WHAT TO PRODUCE:
Scan the following material for the string "import" and copy each line in which it appears.
Begin DATASET EXTRACT
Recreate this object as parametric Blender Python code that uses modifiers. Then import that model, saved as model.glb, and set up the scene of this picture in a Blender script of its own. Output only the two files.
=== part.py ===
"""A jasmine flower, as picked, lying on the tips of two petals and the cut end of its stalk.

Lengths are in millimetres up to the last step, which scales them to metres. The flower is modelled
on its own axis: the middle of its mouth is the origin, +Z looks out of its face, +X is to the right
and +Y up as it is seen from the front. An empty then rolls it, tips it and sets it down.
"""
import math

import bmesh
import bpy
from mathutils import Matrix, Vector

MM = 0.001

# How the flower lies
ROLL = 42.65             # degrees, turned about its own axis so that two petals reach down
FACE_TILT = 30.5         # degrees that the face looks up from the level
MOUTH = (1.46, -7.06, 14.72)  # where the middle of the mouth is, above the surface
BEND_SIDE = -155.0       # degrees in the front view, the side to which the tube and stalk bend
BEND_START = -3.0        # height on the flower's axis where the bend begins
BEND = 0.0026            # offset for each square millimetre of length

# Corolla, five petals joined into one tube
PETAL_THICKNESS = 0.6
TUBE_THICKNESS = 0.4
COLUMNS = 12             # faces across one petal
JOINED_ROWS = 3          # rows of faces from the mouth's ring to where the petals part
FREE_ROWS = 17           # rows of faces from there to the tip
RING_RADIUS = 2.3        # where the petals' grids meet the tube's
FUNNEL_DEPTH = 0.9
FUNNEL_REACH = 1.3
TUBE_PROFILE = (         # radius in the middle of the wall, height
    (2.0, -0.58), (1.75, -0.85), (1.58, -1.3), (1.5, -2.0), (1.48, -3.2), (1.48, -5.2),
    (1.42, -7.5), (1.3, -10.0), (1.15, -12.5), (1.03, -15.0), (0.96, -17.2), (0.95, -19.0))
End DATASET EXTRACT
TASK SOLUTION:
Recreate this object as parametric Blender Python code that uses modifiers. Then import that model, saved as model.glb, and set up the scene of this picture in a Blender script of its own. Output only the two files.
import math
import bmesh
import bpy
from mathutils import Matrix, Vector